I can relate to that. People who live more in the moment are happier, because the long view always involves decline, death, and dying. I'm petting and really enjoying my dog, and somewhere I'm thinking how I might have another eight years before I have a 120 pound problem who is pissing and shitting huge logs everywhere, who is going to be a royal bitch to dig a hole for one day. I'm having sex with my wife, and somewhere I'm thinking how much it's going to suck looking at her when she's 80. The big picture long view always seems to have a down side, and it's depressing.
I can relate to the expectations thing too. Everybody looks up to you, and a lot of them are jealous of you, and it makes it that much harder to choose an ordinary life. I'm a truck driver, and I like my profession fine, but I constantly feel a need to apologize for not owning the trucking company or being a professor or something; for not aiming higher in general. I've found a lot of people don't like me, because they don't think they're good enough for me for some reason, and yet I feel the same toward them. I'd love to just be normal, and not have to think so much about everything. Too much knowledge can be crippling, instead of helpful. It's hard to invest in a business idea, knowing every conceivable way it might fail, and what all the odds are.

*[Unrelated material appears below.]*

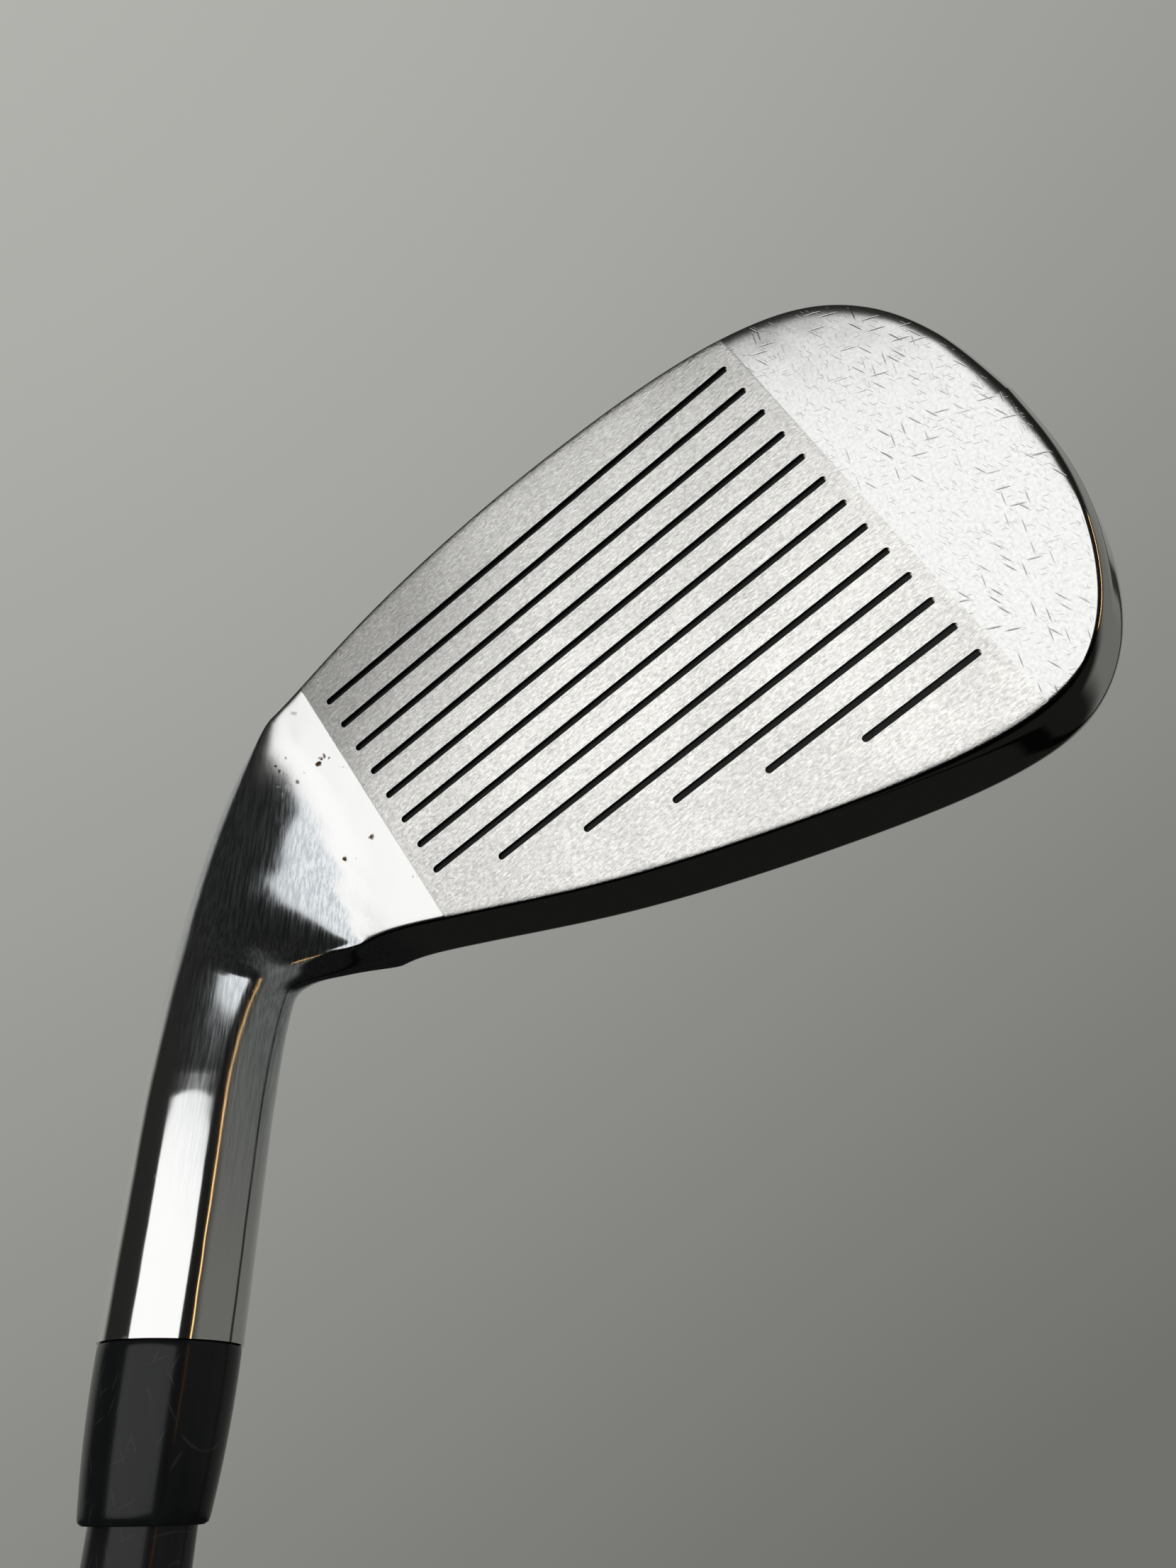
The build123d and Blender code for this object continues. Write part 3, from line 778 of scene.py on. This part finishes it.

My mother was even more intelligent than I am, and she died young, of alcoholism. She was a miserable woman.
Intelligence is overrated. One side effect for me is that I can never enjoy the opiate of a nice handy sky daddy to make me feel less infinitesimal in the scheme of things. We evolved to see sky daddies in everything, and I have the same need in my brain as any other human, but there's nothing to plug into it. I haven't found the religion yet that wasn't just totally inconsistent and goofy.